Linking identical neighborly partitions for efficient high-dimensional similarity search in unstructured peer-to-peer systems
Abstract
Peer-to-Peer (P2P) computing has recently attracted a great deal of research attention. In a P2P system, a large number of nodes can potentially be pooled together to share their resources, information, and services. However, existing unstructured P2P systems lack support for content-based search over data objects which are generally represented by high-dimensional feature vectors. In this paper, we propose an efficient and effective indexing mechanism to facilitate high-dimensional similarity query in unstructured P2P systems, named Linking Identical Neighborly Partitions (LINP), which combines both space partitioning technique and routing index technique. With the aid of LINP, each peer can not only process similarity query efficiently over its local data, but also can route the query to the promising peers which may contain the desired data.

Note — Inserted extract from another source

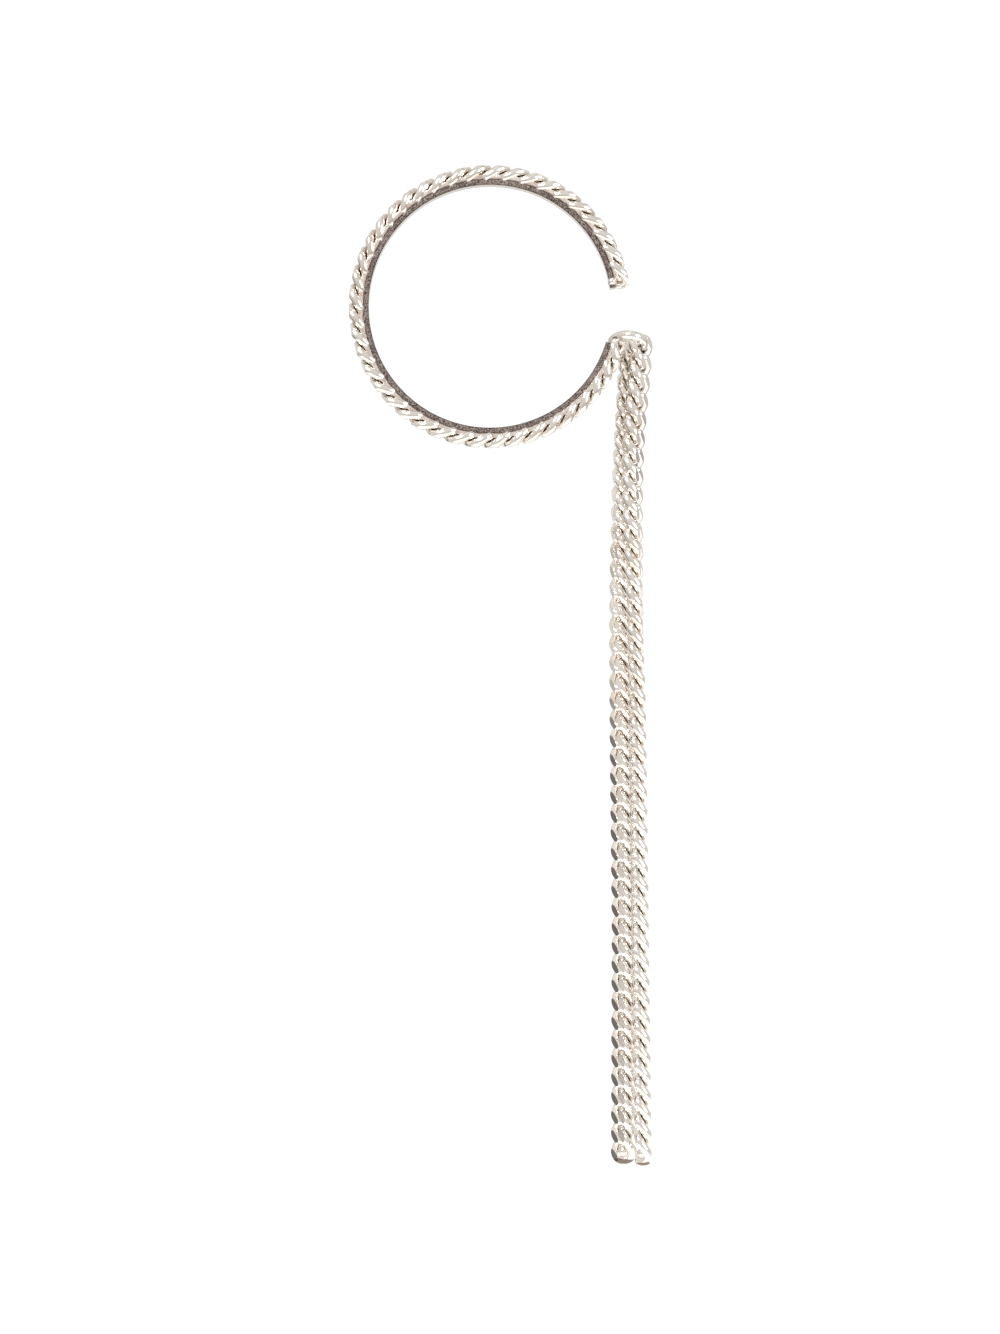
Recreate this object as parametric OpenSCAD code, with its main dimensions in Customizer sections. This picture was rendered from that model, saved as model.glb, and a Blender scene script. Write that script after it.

In the proposed scheme, each peer summarizes its local data using the space partitioning technique, and exchanges the summarized index with its neighboring peers to construct routing indices. Furthermore, to improve the system performance with peer updates, we propose an extension of the LINP, named LINP+, where each peer can reconfigure its neighboring peers to keep relevant peers nearby. The performance of our proposed scheme is evaluated over both synthetic and real-life high-dimensional datasets, and experimental results show the superiority of our proposed scheme.